LONDON (Reuters) - Britain’s economy looks to have picked up speed after a winter slump, data showed on Tuesday, giving the Bank of England some of the reassurance it needs to get back to its plan to raise interest rates.
British services firms grew more quickly than expected in May although the approach of Brexit held back many companies.
The IHS Markit/CIPS services purchasing managers’ index (PMI) hit a three-month high of 54.0 in May, above a median forecast of 53.0 in a Reuters poll of economists and up from 52.8 in April.
Markit’s chief business economist, Chris Williamson, said the recovery made it more likely the BoE - which wants to be sure the slowdown in a wintry start to 2018 was temporary - would raise rates for only the second time in over a decade.
“But with the forward-looking indicators suggesting that the economy could relapse, a rate rise is by no means assured,” he said in a statement.
BoE rate-setter Silvana Tenreyro said on Monday much of the weakness in Britain’s economy in early 2018 would probably prove temporary, but the timing of when rates would next go up remained an open question.
Sterling was heading for its biggest daily gain against the U.S. dollar in seven weeks as the PMI revived bets on a BoE rate hike in August, when it updates its economic forecasts. [GBP/]
Adding to the recovery signs, separate data showed shoppers ramped up spending in May including on cars.
Britain’s economy looked set to grow by 0.3 or 0.4 percent in the April-June period, a jump from quarterly growth of just 0.1 percent in the first three months of 2018, Markit said.

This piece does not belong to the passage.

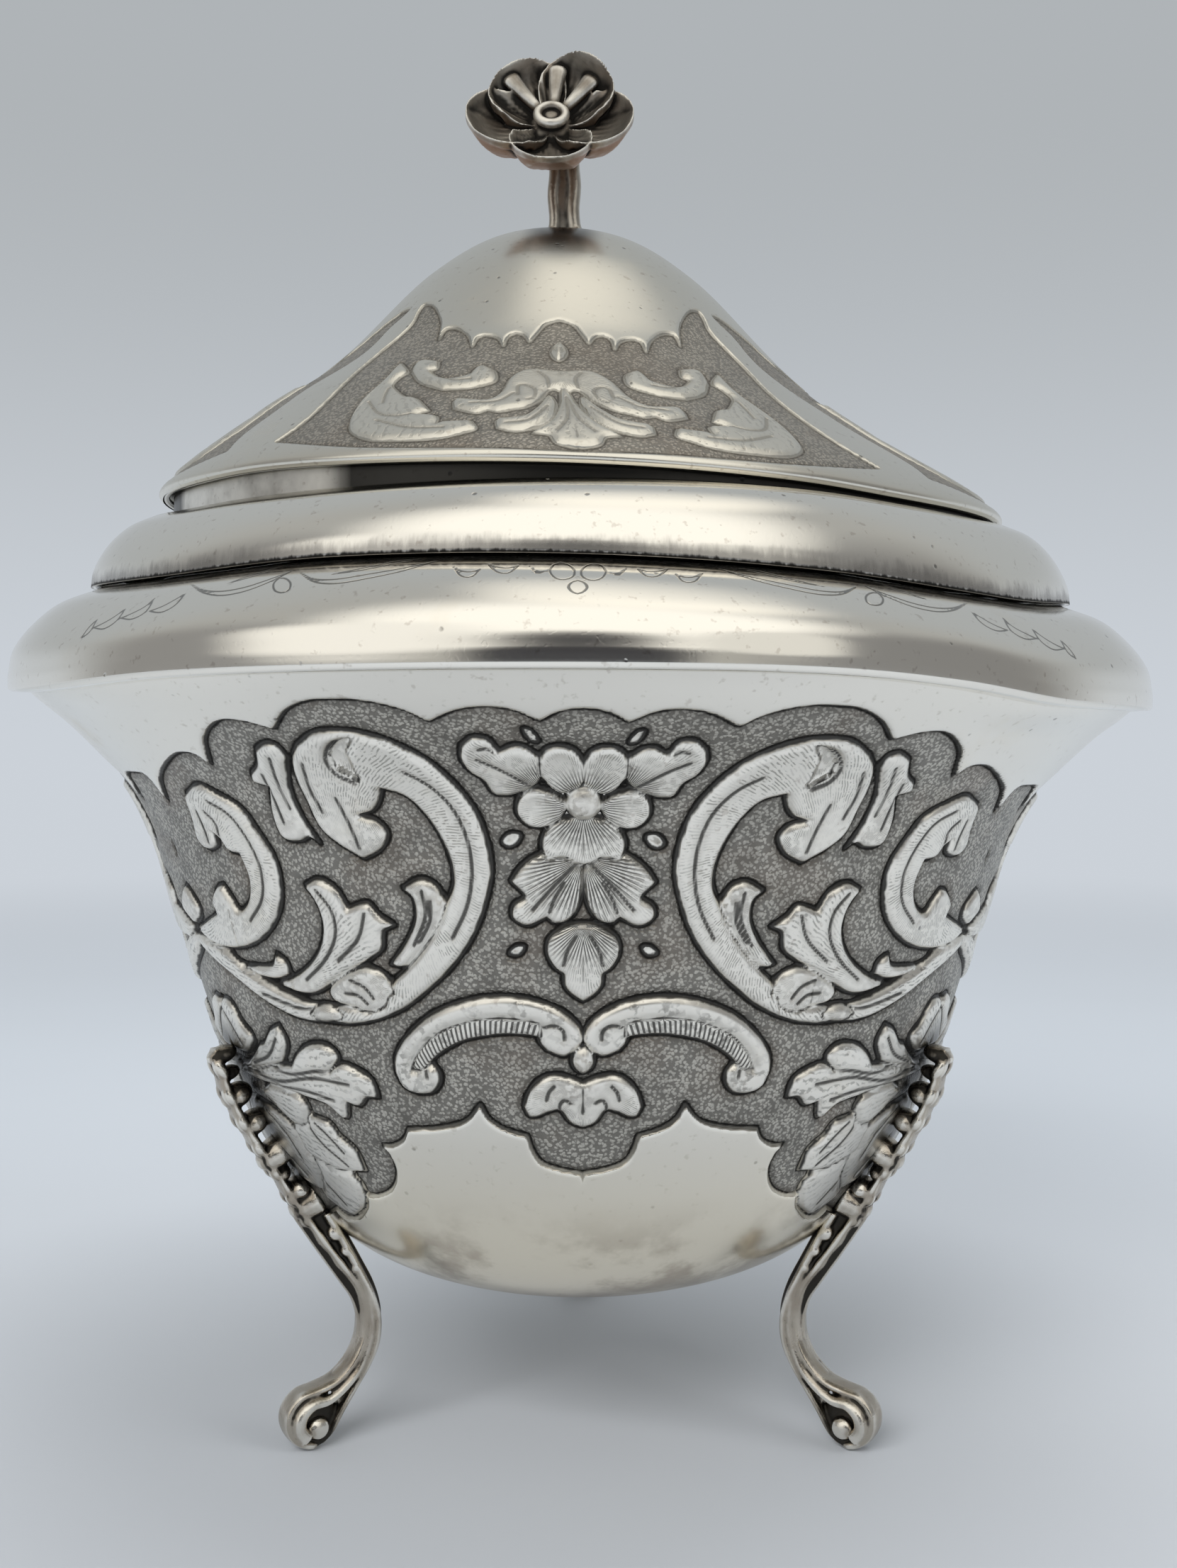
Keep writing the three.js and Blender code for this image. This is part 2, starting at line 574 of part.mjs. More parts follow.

However, some of the improvement was due to companies catching up on work after heavy snow in early 2018. New business grew at one of the weakest rates seen since shortly after voters decided to leave the European Union nearly two years ago.
Business confidence moderated for the third time in the past four months and job creation was the second weakest since March of last year, hampered by a lack of skilled candidates for jobs.
Britain went from being the fastest Group of Seven economy to the slowest last year as the Brexit vote pushed up inflation and made companies wary about investment.
Samuel Tombs, an economist with Pantheon Macroeconomics, said the economy would suffer if tensions between London and Brussels rise later this year when a deal for Britain’s future relationship with the EU is due to be hammered out.
“If the Monetary Policy Committee forgoes the opportunity to raise interest rates in August, the activity data - plus a Brexit showdown in the autumn - likely will mean that the next hike is put on hold until next year,” he said.
Markit said services firms faced a sharp rise in costs due to higher fuel prices and rising salaries but they increased their own prices at the weakest pace since June 2017.